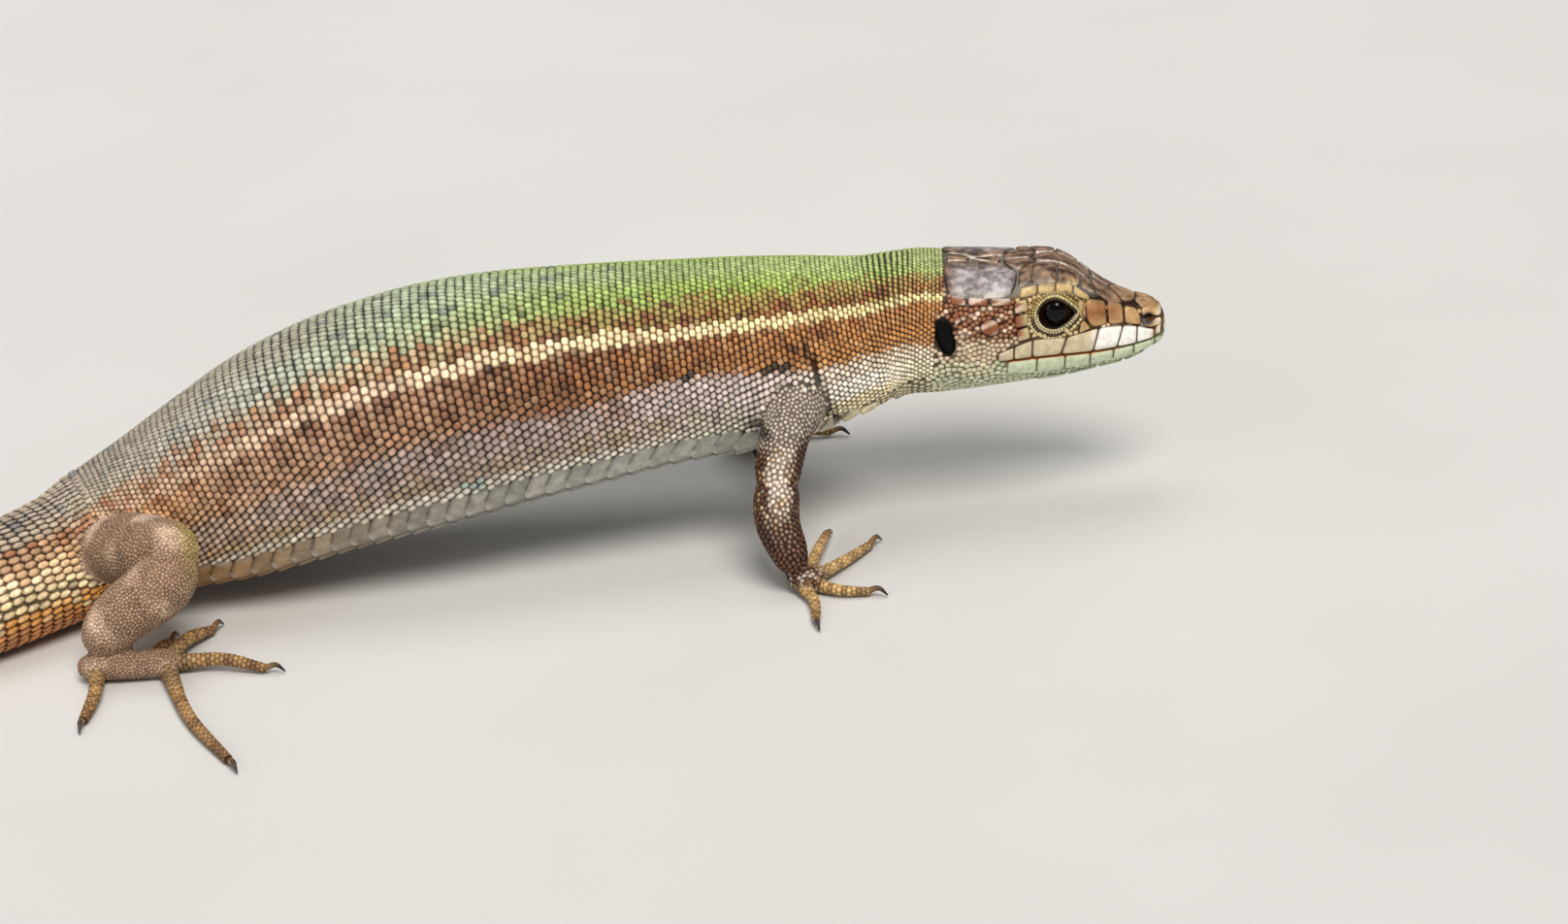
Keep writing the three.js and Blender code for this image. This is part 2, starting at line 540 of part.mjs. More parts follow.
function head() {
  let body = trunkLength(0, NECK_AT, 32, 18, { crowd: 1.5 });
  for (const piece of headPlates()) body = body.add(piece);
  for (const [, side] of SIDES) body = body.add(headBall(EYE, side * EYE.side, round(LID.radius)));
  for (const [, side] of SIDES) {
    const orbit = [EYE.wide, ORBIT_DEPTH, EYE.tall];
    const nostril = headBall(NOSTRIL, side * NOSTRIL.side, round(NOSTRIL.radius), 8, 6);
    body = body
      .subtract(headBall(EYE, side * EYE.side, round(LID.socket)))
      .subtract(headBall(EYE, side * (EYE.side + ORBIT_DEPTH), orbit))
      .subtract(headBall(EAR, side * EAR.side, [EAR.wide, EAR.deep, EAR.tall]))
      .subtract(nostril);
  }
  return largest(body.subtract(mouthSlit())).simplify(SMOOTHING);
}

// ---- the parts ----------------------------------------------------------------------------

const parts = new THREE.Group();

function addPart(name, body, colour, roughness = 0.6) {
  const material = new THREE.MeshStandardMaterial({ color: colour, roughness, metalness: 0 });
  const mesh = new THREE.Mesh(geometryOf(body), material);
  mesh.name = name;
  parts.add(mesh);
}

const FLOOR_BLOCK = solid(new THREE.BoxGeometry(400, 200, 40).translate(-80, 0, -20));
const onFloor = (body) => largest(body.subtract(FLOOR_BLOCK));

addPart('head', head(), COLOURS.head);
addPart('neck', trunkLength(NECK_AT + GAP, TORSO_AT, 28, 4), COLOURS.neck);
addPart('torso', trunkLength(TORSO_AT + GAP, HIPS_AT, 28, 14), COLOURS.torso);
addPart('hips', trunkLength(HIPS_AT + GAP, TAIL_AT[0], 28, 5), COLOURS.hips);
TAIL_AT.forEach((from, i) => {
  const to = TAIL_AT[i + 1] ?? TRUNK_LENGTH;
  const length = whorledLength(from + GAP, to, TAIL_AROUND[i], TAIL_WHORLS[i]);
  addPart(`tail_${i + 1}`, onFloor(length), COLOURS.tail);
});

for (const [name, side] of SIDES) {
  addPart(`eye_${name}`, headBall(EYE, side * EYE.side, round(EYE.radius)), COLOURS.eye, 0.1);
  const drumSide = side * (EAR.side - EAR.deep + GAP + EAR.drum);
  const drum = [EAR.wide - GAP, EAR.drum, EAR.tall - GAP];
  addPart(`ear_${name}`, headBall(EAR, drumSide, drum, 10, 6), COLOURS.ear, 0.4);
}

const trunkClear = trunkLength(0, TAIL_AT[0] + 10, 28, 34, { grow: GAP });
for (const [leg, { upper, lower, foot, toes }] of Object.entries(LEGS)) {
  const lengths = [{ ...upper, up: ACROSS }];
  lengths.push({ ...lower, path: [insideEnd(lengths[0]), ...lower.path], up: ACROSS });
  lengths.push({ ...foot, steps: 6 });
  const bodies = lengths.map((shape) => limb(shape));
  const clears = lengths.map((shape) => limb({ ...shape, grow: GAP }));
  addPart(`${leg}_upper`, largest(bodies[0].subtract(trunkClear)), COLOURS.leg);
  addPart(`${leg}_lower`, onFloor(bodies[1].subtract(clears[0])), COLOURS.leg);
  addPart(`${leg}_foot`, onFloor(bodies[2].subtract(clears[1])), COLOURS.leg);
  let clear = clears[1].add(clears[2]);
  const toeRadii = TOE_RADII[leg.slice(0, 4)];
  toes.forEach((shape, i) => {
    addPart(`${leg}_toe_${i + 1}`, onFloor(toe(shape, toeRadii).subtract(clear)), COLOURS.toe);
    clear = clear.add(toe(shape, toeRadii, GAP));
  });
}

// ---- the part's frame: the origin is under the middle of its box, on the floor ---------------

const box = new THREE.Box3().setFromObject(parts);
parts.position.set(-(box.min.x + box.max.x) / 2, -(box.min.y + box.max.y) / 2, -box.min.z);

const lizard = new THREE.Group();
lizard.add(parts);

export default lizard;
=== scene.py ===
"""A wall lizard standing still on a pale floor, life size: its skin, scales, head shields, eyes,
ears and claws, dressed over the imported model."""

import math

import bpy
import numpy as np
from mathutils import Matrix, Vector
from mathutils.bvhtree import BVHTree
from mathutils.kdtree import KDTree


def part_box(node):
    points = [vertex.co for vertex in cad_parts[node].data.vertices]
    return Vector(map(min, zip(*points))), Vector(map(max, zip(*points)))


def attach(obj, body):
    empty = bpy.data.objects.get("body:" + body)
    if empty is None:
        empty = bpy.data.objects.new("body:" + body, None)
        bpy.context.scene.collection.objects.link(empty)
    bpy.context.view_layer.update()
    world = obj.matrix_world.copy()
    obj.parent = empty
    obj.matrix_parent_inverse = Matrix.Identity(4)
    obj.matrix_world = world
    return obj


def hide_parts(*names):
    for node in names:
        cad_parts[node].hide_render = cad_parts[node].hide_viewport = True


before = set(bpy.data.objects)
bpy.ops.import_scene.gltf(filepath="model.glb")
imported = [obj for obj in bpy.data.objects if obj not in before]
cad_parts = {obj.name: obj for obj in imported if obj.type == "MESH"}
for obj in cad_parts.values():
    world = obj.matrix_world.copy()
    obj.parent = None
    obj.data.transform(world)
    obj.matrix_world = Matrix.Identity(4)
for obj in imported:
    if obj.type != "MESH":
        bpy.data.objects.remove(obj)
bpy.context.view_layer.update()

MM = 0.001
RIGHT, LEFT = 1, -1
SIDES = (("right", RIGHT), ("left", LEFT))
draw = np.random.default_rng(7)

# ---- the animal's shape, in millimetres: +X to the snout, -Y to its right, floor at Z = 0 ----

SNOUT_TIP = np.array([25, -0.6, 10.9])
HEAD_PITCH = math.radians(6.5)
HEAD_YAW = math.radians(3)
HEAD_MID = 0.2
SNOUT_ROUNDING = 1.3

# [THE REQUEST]
Your task is to reproduce exactly the lines beginning at the line containing "obj.parent = empty" and ending at the line containing "# ---- the animal's", inclusive.

# [COMPLETE RESPONSE]
    obj.parent = empty
    obj.matrix_parent_inverse = Matrix.Identity(4)
    obj.matrix_world = world
    return obj


def hide_parts(*names):
    for node in names:
        cad_parts[node].hide_render = cad_parts[node].hide_viewport = True


before = set(bpy.data.objects)
bpy.ops.import_scene.gltf(filepath="model.glb")
imported = [obj for obj in bpy.data.objects if obj not in before]
cad_parts = {obj.name: obj for obj in imported if obj.type == "MESH"}
for obj in cad_parts.values():
    world = obj.matrix_world.copy()
    obj.parent = None
    obj.data.transform(world)
    obj.matrix_world = Matrix.Identity(4)
for obj in imported:
    if obj.type != "MESH":
        bpy.data.objects.remove(obj)
bpy.context.view_layer.update()

MM = 0.001
RIGHT, LEFT = 1, -1
SIDES = (("right", RIGHT), ("left", LEFT))
draw = np.random.default_rng(7)

# ---- the animal's shape, in millimetres: +X to the snout, -Y to its right, floor at Z = 0 ----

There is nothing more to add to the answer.